Gümüşhane Üniversitesi öğrencisi Emirkan Yılmaz, “Asker ve polisler yaralanmasın, şehit olmasın” diyerek hem manuel hem de dijital olarak kullanılabilen ‘dijital nöbetçi’yi tasarladı.
Gümüşhaneli olan ve İstanbul’da yaşayan Makine Mühendisliği son sınıf öğrencisi Emirkan Yılmaz, bitirme tezi olarak hazırladığı ‘dijital nöbetçi’ projesi ile takdir topluyor.
Stajını savunma sanayi üretimi ile ilgilenen özel bir şirkette yapan ve bu alanda kendini geliştiren Yılmaz, ‘dijital nöbetçi’ adını verdiği sistemle birlikte kolluk kuvvetlerinin riskli operasyonlardan daha az zayiatla çıkmalarını hedefliyor.
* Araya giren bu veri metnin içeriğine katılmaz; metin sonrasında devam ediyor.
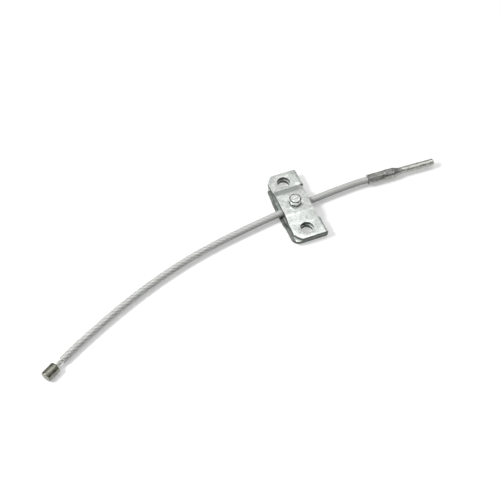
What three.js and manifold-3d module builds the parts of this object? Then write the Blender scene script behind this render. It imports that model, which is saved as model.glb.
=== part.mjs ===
import * as THREE from "three";
import { mergeVertices } from "three/addons/utils/BufferGeometryUtils.js";
import Module from "manifold-3d";

// A parking brake cable, in millimetres: a coated wire rope with a plain button
// on one end, a threaded terminal on the other and a clamp bracket between them.
// The origin is under the bracket's middle, on the surface that the part lies on.
// +Z is up, +Y runs from bolt hole to bolt hole, and the thread lies towards +X.

// Gap left between two pieces that touch or fit into each other
const FIT_GAP = 0.3;

// Wire rope and its nylon coat
const ROPE_DIAMETER = 4.2;
const COAT_WALL = 0.5;
const BARE_LENGTH = 7;
const CORD_SIDES = 10;
const CORD_STEP = 9;

// Button pressed on the rope's free end
const BUTTON_DIAMETER = 9.1;
const BUTTON_LENGTH = 11.6;
const BUTTON_EDGE = 0.7;
const BUTTON_GRIP = 9;

// Threaded terminal: crimped barrel, wrench flats, taper and stud
const BARREL_DIAMETER = 8.8;
const CRIMP_LENGTH = 14.7;
const CRIMP_ACROSS_FLATS = 8;
const WRENCH_LENGTH = 9.5;
const WRENCH_ACROSS_FLATS = 7.4;
const WRENCH_END_WALL = 1.5;
const BARREL_EDGE = 0.5;
const BARREL_GRIP = 19;
const TAPER_LENGTH = 5.5;
const STUD_DIAMETER = 6;
const STUD_LENGTH = 31;
const STUD_EDGE = 0.8;

// Clamp bracket: one sheet folded over into two layers at its +X side
const SHEET = 3;
const FOLD_SLIT = 0.3;
const BRACKET_LENGTH = 70;
const UPPER_EDGE_X = -12.8;
const LOWER_EDGE_X = -15;
const FOLD_X = 15.5;
const NOTCH_EDGE_X = 12.2;
const NOTCH_FLARE = 3.4;
const FOLD_CORNER = 1.2;
const RAISED_WIDTH = 20.4;
const BEND_ANGLE = THREE.MathUtils.degToRad(38);
const BEND_RADIUS = 1.5;
const CHAMFER_X = 5;
const CHAMFER_Y = 6;
const LOWER_CORNER_RADIUS = 6.5;
const HOLE_SPACING = 50.8;
const UPPER_HOLE_DIAMETER = 11;
const LOWER_HOLE_DIAMETER = 9.6;

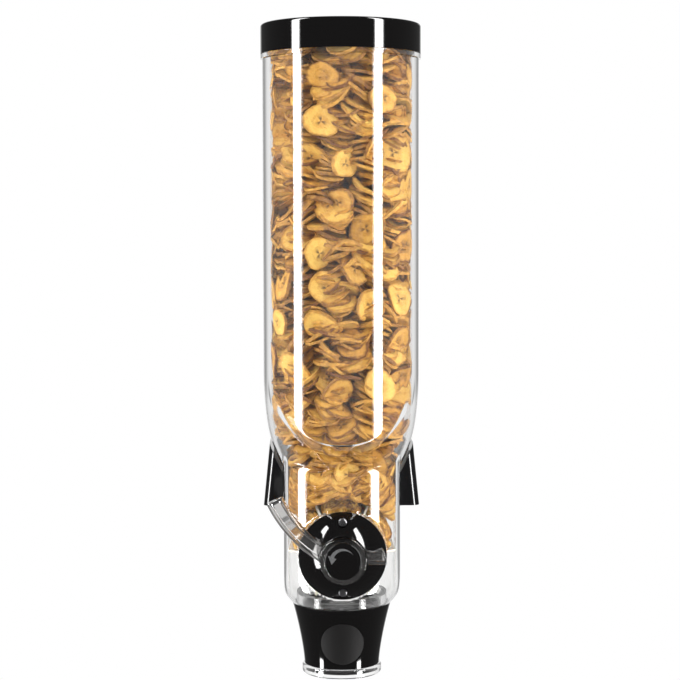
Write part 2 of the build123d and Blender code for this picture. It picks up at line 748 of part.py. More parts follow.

Üzerine silah yerleştirilen düzenek manuel ve dijital olarak kontrol edilebilirken Yılmaz, çalışmalarının sürdüğünü ve ilerleyen süreçte ‘dijital nöbetçi’nin görüntü takibi de sağlayabileceğini söyledi.
“Proje asker ve polislerimizin can kaybını önlemek amacıyla yapıldı”
Sistemin gelişime açık olduğunu ve bu noktada çalışmalarının sürdüğünü ifade eden Yılmaz, “Projeyi yapmamdaki amaç asker ve polislerimizin olaylara müdahale esnasında can kayıplarını ve yaralanmalarını önlemek. Bu sistemin hali hazırda kullanımları mevcut fakat biz farklı düzenekler de ekledik. Çalışmalarımız devam ediyor. Sistemimiz bulunduğu ortamda alanı tarayabiliyor, gerektiği zaman hedeflenen kitleyi takip edebiliyor belli bir mesafeden kablosuz bağlantıya imkan sağlıyor. Bluetooth aracılığıyla takip edebildiğimiz aslında dijital bir nöbetçi. Bu sistemin birçok kullanım alanı var, özellikle sınır karakollarında. Amacımız insan gücünden çok mekanikleşmek, olabildiğince az zayiat vermek” dedi.
“İnsan kaybından çok, mekanikleşmeye gitmesini istedim sistemin”
Kendisi gibi İstanbul’da yaşayan kuzeni ve babasının kamera arkası robotik sistemler üreten firmaları olduğunu, onlarla iletişime geçerek tasarımımdan bahsettiğini anlatan Yılmaz, “Onların kamera sistemlerinde kullandığı altyapıyla benim tasarımımı birleştirdik ve ortaya böyle bir şey çıkardık. Askerlerimizle ilgili nöbet kulübelerinde özellikle terör örgütlerinin yaptıkları saldırılarda şehit verebiliyoruz, beni bu tetikledi. Önceki stajımı da savunma sanayi şirketinde yaptım. Çok meraklıyım bu alana. Böyle bir fikir geldi aklıma. İnsan kaybından çok, mekanikleşmeye gitmesini istedim sistemin. Sisteme daha birçok özellik eklemek için çalışmalarımız sürüyor” diye konuştu.
Sürecin 6-7 ay sürdüğünü ifade eden Yılmaz, sözlerini şöyle sonlandırdı:
“6-7 aylık bir süreçte sonunda sistemimiz kurduk. Bundan sonraki aşamalarda görüntü takip sistemi üzerinde çalışıyoruz. Görüntü takibi özelliği de karşıda hareketli bir cismin kafasına sabitlediğimizde sistem gayet rahat bir şekilde onu takip edebiliyor olacak. Herhangi bir insan gücü gerekmeden cihazı bağladığımız takdirde cihaz otomatik olarak takip edebilecek. Milimetrik ince hassasiyet sağlayabiliyoruz. Şu an görüntü takibi üzerinde çalışıyoruz.”